Dass systemtheoretische Annahmen trotz dieser »Zumutungen« auch in organisationstheoretischen Standardwerken Berücksichtigung finden (vgl. Kieser u. Ebers 2006) und es zudem innerhalb der Sozialen Arbeit erste Bemühungen gibt, systemtheoretische Erkenntnisse auf die Steuerung von Organisationen zu beziehen (vgl. Bauer 2013; Gesmann 2014; Lambers 2015), erscheint daher erklärungsbedürftig. Die nachfolgenden Ausführungen verstehen sich als Versuch, eben jene Erklärungsansätze zu bieten. Hierbei wird das Ziel verfolgt, Eckpunkte eines systemtheoretischen Verständnisses von Organisationen aufzuzeigen und diese von einem traditionellen, eher betriebswirtschaftlich geprägten Organisationsverständnis abzugrenzen.

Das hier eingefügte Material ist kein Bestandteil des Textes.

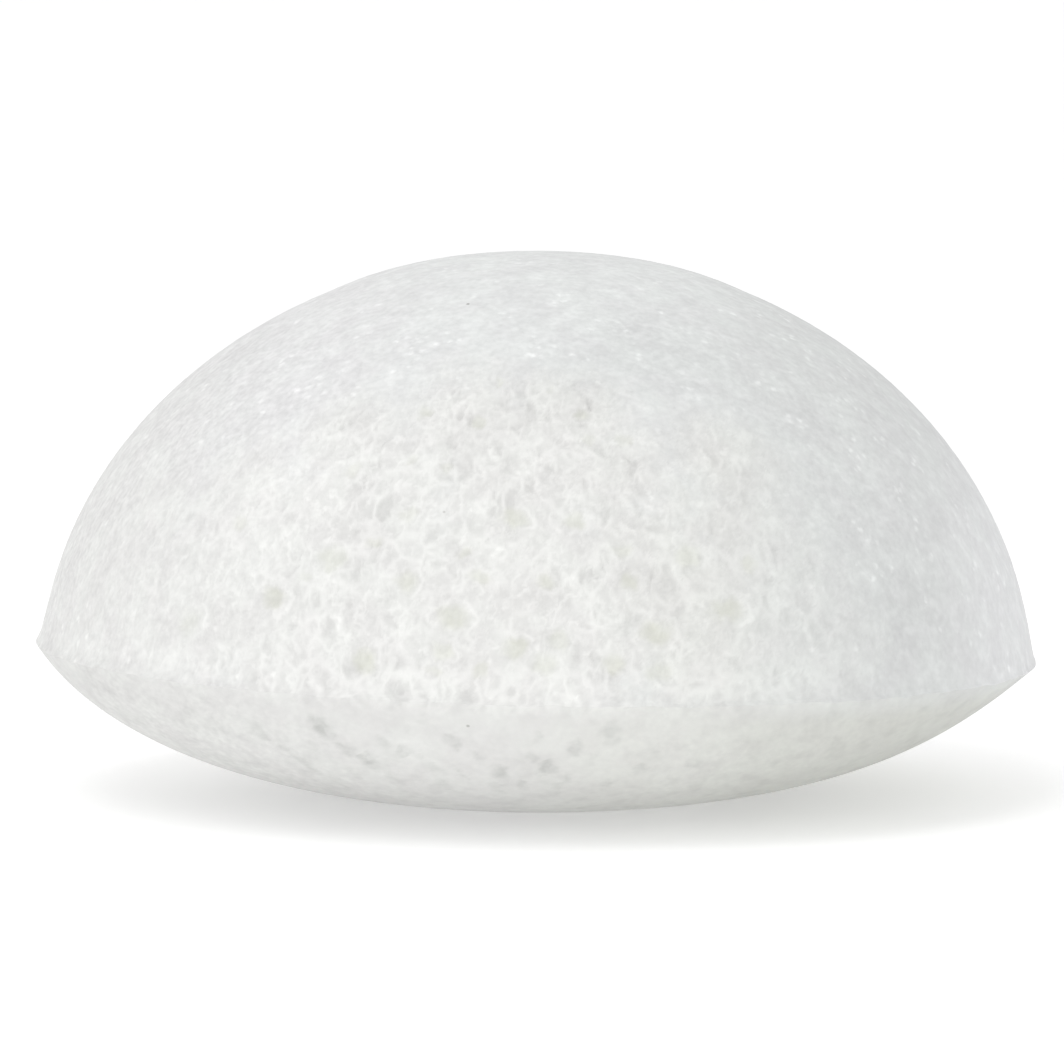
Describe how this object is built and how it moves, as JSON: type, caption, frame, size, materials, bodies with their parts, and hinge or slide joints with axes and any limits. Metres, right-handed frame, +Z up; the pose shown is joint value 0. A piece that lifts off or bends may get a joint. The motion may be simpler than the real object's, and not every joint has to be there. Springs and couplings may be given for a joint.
{
  "type": "konjac sponge",
  "caption": "Half-ball cleansing sponge of white konjac gel foam: a porous dome over a shallow bulging base that stands on a small flat foot.",
  "frame": {"origin": "middle of the flat foot under the base, on the surface the sponge stands on", "axes": "+Z up through the crown of the dome, along the turning axis; +X to the right and +Y away in the picture's view"},
  "size_m": [0.08, 0.08, 0.0435],
  "materials": {
    "dome_foam": "damp open-pored konjac foam, white, matte with fine wet glints",
    "base_foam": "closed konjac gel skin, white and slightly see-through, soft satin",
    "core_foam": "coarse open-celled konjac foam, white, matte",
    "lip_foam": "thin translucent edge of konjac gel, white, satin"
  },
  "bodies": {
    "root": {"dome_skin": "dome_foam", "base_skin": "base_foam", "foam_core": "core_foam", "rim_lip": "lip_foam"}
  },
  "joints": []
}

Zu diesem Zweck findet in Kapitel 1.1 eine Präzisierung statt, was überhaupt unter einer Organisation zu verstehen ist. Vier allgemeine Charakteristika helfen hierbei, Organisationen von anderen sozialen Gebilden (wie z. B. einer Gruppe von Freunden oder der Schlange im Supermarkt an der Kasse) abzugrenzen. Diese vier grundlegenden Charakteristika von Organisationen dienen nachfolgend auch als Ordnungskriterien, um Unterschiede (und mögliche Gemeinsamkeiten) zwischen einem eher traditionellen zweckrationalen und einem systemtheoretischen Organisationsverständnis aufzuzeigen.